WORK TO COMPLETE → Only the number is wanted: how many lines contain the word "type"?
── DATA BLOCK ──
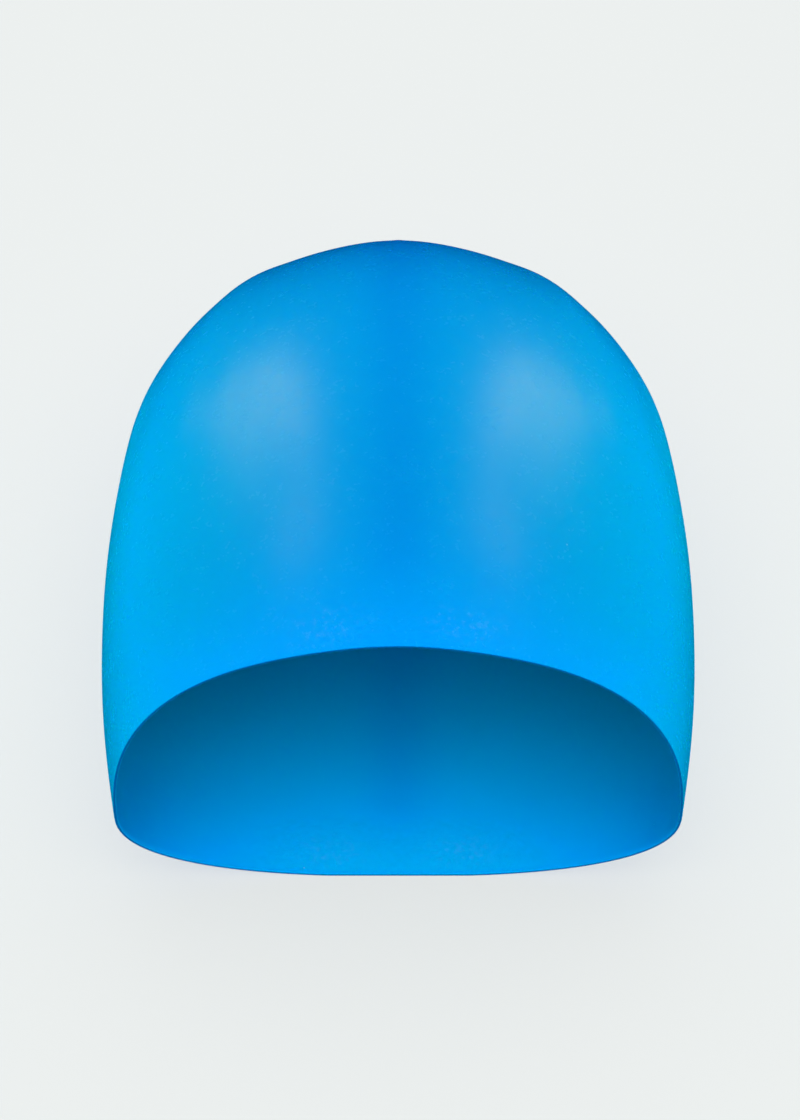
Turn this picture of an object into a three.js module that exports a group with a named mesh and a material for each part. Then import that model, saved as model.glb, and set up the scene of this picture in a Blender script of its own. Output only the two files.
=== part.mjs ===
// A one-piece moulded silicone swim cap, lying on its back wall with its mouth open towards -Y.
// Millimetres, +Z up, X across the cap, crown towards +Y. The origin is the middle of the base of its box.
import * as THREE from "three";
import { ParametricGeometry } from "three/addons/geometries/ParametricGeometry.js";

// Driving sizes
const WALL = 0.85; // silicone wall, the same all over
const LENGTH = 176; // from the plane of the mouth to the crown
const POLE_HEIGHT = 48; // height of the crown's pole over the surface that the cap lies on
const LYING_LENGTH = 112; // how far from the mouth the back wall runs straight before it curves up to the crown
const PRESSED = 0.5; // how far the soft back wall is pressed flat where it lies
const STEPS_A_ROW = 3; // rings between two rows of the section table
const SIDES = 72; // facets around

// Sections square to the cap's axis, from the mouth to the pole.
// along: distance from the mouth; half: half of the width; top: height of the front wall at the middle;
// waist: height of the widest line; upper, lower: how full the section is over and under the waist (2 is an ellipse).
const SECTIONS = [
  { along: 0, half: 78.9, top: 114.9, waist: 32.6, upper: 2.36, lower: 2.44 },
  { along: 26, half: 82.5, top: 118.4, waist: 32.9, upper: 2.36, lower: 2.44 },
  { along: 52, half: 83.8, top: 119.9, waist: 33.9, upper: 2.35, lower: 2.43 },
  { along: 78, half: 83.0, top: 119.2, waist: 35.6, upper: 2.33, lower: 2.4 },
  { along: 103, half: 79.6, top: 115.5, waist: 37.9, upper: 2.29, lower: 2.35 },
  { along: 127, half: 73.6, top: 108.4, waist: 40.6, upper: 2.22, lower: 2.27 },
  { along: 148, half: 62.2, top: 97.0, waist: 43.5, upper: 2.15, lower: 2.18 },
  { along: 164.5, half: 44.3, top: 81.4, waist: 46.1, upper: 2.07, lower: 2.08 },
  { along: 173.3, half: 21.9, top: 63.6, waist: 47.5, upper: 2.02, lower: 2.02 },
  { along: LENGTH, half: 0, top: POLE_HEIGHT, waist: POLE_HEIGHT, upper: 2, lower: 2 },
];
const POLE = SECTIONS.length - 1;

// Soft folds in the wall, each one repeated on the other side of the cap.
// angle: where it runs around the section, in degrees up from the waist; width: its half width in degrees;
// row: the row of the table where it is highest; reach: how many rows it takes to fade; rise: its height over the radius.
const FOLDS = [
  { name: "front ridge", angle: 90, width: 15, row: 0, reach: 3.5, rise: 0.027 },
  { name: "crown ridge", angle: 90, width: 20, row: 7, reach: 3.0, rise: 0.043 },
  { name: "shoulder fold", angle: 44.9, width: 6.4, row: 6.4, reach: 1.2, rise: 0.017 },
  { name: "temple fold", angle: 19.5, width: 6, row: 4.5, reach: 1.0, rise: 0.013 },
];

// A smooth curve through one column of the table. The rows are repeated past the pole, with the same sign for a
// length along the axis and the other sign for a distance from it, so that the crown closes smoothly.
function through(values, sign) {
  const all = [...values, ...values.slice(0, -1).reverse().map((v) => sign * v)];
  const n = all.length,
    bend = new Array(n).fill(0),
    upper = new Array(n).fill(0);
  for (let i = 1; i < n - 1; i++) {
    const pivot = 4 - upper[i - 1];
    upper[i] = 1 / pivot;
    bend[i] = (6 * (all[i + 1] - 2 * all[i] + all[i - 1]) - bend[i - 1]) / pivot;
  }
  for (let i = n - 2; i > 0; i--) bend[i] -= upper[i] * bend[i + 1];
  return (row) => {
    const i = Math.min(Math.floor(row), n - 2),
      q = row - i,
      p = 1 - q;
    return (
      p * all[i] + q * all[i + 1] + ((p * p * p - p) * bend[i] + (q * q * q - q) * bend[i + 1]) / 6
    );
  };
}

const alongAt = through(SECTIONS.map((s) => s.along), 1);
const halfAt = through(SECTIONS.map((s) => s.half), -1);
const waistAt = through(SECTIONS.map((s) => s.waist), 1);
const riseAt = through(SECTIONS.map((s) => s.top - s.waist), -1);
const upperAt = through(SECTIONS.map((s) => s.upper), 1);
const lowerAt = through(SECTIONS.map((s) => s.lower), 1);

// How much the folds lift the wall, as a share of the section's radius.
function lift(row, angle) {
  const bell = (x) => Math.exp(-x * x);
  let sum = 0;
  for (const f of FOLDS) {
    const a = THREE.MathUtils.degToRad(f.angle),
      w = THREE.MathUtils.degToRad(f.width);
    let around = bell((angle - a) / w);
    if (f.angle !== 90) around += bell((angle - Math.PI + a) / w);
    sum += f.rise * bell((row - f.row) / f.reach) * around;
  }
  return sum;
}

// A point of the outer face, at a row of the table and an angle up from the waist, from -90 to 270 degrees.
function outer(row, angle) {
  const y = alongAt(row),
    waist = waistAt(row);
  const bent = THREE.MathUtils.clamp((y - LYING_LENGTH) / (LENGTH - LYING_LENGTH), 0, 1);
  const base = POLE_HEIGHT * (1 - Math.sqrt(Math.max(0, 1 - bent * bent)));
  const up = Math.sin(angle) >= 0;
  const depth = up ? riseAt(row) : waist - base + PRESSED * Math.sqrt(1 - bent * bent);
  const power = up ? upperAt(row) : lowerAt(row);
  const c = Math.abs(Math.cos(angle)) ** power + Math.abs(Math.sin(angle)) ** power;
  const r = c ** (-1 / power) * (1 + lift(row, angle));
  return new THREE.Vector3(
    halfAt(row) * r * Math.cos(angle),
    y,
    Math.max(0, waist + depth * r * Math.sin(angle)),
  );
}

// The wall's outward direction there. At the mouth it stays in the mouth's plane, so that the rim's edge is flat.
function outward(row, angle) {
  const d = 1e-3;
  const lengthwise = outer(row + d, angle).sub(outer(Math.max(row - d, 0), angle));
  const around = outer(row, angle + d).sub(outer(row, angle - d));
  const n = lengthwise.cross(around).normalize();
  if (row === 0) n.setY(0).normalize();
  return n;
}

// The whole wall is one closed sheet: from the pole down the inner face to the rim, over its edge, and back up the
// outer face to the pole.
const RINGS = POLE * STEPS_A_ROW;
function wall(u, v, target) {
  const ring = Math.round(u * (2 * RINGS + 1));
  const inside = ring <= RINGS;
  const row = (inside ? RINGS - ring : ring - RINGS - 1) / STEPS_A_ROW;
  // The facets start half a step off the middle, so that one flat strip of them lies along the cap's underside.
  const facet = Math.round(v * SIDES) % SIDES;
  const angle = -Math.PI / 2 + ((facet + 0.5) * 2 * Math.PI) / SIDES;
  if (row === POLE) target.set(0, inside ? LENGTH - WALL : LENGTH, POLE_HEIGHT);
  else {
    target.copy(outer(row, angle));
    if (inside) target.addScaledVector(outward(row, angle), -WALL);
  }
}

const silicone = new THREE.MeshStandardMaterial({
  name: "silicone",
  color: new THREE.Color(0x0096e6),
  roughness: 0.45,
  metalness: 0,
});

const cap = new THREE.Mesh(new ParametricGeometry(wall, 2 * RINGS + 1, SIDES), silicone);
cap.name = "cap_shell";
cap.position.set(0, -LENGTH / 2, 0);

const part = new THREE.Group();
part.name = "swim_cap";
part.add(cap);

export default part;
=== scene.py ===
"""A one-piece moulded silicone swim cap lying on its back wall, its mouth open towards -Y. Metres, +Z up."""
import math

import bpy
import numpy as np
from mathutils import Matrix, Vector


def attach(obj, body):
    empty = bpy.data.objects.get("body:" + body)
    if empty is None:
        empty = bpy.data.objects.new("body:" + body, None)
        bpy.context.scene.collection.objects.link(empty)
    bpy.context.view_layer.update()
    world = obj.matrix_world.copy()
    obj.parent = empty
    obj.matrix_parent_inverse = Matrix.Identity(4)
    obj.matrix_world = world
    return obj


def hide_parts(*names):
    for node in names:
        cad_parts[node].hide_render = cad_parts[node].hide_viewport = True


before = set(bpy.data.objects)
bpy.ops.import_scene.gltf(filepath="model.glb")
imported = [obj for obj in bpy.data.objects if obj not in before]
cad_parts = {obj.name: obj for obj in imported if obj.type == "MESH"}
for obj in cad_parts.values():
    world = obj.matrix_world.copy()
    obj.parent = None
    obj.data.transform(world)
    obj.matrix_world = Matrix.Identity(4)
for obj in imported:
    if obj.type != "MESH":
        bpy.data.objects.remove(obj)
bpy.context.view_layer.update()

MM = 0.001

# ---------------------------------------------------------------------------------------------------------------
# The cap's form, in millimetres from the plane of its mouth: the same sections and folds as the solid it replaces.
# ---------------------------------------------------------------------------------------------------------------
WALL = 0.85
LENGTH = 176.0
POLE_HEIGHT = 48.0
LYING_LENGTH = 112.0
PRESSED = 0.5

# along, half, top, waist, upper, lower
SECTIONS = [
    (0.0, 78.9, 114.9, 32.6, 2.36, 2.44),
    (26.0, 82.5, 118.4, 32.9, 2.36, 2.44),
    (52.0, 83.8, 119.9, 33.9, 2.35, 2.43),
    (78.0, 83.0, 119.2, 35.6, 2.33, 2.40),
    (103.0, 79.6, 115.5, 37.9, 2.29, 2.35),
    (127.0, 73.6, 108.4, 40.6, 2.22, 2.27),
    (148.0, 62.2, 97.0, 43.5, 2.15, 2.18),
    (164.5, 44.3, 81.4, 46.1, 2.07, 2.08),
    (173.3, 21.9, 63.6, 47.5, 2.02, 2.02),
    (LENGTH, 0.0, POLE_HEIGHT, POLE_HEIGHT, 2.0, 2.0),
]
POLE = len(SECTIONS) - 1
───
WRITTEN RESPONSE → 2